▶ _Written task_:
Write out exactly the lines of the entries below from the one holding "ARCH_OFFSET, -FOOT_Y), STEEL_PAINT);" to the one holding "if empty is", inclusive, and leave out all other lines.

▶ _Input material_:
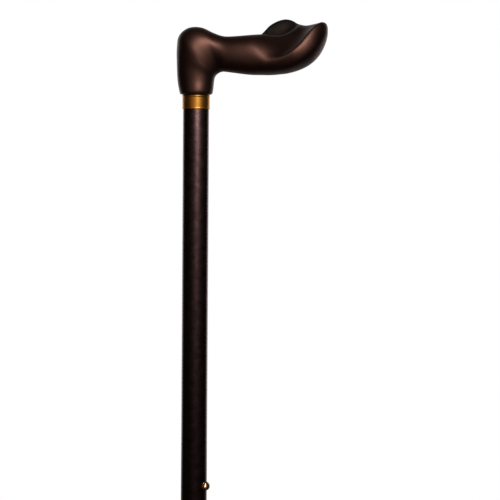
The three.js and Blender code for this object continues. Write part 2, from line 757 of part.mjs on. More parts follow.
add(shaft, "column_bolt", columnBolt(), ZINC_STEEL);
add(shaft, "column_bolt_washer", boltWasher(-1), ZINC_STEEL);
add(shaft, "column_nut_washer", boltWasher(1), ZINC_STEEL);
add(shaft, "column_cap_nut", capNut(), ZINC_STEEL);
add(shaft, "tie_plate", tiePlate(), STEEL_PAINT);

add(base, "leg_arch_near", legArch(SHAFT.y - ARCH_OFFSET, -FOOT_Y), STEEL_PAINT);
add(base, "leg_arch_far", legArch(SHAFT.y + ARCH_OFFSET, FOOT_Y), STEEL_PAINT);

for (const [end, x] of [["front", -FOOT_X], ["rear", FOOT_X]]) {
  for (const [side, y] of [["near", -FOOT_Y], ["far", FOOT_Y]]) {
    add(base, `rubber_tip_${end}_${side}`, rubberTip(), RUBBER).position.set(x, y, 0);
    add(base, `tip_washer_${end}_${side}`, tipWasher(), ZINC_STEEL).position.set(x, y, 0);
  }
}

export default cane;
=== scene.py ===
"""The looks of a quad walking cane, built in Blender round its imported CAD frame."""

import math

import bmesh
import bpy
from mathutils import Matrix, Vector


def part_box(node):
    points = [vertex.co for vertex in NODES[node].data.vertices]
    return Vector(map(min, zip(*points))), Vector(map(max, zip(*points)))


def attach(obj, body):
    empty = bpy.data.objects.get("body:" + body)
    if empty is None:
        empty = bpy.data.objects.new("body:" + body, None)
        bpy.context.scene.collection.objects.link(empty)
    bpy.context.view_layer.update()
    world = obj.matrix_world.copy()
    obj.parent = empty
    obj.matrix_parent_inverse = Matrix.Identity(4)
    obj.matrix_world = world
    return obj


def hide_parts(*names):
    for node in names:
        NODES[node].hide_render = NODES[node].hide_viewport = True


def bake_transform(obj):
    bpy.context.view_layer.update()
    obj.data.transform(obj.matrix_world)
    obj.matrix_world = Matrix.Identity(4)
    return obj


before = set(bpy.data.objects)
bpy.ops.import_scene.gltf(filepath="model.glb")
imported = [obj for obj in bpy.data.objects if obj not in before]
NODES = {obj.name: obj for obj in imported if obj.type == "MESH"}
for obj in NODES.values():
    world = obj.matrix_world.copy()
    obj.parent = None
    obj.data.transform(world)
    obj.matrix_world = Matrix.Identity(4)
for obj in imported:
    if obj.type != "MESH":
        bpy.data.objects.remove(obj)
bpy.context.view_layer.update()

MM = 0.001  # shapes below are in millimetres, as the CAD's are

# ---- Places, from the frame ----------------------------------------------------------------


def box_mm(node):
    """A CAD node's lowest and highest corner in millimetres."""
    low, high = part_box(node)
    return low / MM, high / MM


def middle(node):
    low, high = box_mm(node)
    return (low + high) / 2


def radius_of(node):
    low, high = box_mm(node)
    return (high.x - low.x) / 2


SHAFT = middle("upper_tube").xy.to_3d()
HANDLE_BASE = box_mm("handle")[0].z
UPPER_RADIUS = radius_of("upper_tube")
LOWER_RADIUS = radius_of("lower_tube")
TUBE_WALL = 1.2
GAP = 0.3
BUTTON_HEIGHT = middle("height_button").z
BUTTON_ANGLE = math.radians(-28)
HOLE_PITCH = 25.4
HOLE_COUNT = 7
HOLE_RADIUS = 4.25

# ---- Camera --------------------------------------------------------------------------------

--

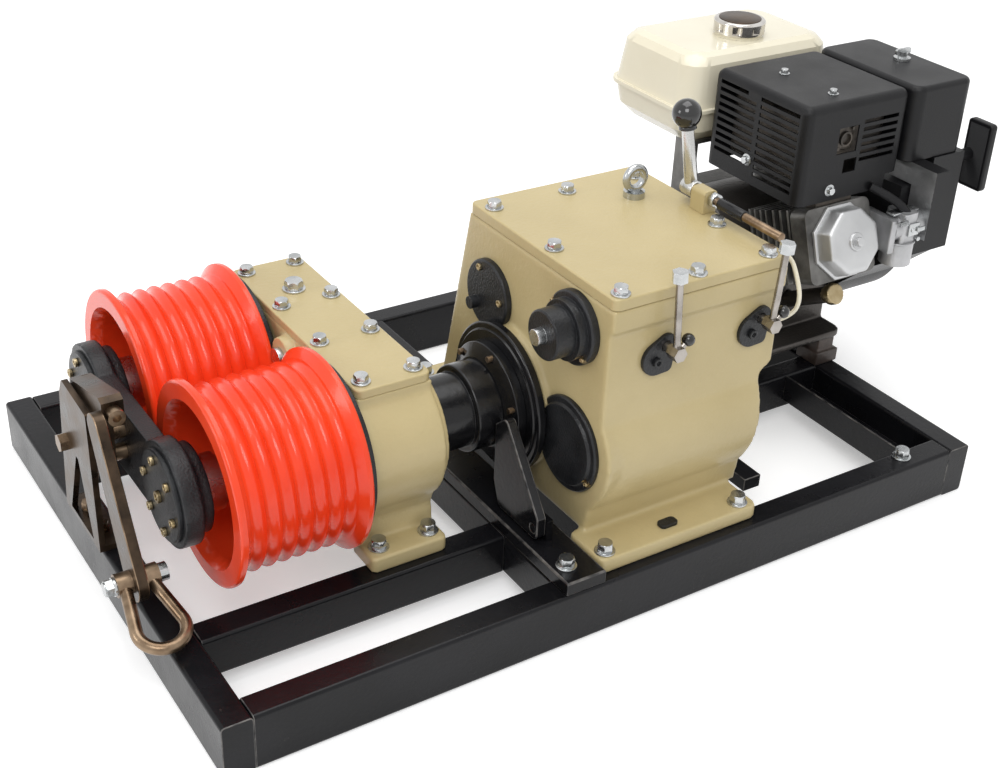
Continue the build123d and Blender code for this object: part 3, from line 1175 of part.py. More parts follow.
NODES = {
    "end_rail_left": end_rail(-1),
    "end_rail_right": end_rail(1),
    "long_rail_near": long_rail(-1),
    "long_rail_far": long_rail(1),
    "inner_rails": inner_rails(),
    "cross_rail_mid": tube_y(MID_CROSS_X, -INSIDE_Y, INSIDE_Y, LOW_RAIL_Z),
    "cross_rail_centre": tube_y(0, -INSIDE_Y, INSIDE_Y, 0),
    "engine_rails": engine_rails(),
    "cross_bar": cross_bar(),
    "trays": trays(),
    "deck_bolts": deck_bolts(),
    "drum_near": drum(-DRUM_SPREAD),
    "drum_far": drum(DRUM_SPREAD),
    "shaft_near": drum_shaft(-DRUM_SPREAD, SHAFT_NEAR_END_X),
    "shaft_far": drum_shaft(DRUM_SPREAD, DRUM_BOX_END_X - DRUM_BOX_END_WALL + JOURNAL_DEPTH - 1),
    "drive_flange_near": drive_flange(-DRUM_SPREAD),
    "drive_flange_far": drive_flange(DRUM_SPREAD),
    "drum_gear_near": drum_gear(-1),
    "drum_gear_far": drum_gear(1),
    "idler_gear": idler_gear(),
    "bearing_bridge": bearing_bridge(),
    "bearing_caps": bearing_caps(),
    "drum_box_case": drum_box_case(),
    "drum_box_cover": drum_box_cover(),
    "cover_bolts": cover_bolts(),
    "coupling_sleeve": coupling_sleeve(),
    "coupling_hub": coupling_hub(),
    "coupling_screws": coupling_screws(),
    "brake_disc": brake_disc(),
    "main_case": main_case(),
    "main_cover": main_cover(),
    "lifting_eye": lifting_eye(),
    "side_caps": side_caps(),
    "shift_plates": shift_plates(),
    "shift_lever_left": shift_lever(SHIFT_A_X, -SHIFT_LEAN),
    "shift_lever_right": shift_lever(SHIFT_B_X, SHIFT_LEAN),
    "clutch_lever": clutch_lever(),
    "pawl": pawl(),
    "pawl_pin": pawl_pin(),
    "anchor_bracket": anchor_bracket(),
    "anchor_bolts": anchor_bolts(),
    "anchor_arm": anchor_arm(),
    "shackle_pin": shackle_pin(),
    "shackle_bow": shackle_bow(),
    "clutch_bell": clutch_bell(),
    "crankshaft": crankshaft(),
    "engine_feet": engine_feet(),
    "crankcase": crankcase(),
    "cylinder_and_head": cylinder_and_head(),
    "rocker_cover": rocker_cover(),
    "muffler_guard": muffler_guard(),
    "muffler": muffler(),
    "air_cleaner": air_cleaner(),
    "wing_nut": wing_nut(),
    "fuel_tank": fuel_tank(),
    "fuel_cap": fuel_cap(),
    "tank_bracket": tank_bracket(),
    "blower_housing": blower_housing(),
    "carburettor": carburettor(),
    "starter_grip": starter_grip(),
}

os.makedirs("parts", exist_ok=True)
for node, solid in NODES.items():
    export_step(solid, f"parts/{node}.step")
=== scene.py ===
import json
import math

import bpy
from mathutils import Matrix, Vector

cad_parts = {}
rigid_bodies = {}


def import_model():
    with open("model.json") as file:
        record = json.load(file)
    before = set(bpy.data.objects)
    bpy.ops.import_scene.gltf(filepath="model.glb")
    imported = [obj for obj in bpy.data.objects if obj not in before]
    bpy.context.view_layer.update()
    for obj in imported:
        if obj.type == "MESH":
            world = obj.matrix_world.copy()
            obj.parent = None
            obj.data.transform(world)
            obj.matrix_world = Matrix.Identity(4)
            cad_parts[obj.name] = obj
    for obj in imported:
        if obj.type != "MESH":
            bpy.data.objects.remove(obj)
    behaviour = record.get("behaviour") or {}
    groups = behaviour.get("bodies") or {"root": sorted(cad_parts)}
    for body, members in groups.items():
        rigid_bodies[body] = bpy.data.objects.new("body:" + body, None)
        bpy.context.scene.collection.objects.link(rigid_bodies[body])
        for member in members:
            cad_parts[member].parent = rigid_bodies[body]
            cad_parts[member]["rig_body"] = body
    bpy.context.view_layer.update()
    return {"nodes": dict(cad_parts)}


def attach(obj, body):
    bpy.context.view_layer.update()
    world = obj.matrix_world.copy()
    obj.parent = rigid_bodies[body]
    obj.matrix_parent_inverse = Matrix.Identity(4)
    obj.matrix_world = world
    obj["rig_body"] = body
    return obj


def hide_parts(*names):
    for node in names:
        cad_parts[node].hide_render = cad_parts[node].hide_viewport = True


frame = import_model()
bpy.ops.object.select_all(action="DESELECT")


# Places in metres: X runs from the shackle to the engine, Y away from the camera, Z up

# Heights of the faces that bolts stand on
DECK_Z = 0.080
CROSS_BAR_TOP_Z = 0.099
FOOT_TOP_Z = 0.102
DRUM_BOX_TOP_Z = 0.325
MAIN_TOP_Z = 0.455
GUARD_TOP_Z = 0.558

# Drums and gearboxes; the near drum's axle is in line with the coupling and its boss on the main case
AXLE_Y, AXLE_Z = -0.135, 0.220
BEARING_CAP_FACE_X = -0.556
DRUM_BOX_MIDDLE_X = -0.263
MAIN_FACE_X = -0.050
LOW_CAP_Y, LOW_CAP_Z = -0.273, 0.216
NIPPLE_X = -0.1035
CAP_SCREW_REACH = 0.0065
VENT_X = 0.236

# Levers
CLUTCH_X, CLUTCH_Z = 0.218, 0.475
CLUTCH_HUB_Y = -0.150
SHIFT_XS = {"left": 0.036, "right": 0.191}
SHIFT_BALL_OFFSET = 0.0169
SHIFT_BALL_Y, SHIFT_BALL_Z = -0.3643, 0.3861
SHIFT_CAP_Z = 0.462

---

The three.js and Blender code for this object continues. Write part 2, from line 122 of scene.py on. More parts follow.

▶ _Correct answer_:
add(base, "leg_arch_near", legArch(SHAFT.y - ARCH_OFFSET, -FOOT_Y), STEEL_PAINT);
add(base, "leg_arch_far", legArch(SHAFT.y + ARCH_OFFSET, FOOT_Y), STEEL_PAINT);

for (const [end, x] of [["front", -FOOT_X], ["rear", FOOT_X]]) {
  for (const [side, y] of [["near", -FOOT_Y], ["far", FOOT_Y]]) {
    add(base, `rubber_tip_${end}_${side}`, rubberTip(), RUBBER).position.set(x, y, 0);
    add(base, `tip_washer_${end}_${side}`, tipWasher(), ZINC_STEEL).position.set(x, y, 0);
  }
}

export default cane;
=== scene.py ===
"""The looks of a quad walking cane, built in Blender round its imported CAD frame."""

import math

import bmesh
import bpy
from mathutils import Matrix, Vector


def part_box(node):
    points = [vertex.co for vertex in NODES[node].data.vertices]
    return Vector(map(min, zip(*points))), Vector(map(max, zip(*points)))


def attach(obj, body):
    empty = bpy.data.objects.get("body:" + body)
    if empty is None:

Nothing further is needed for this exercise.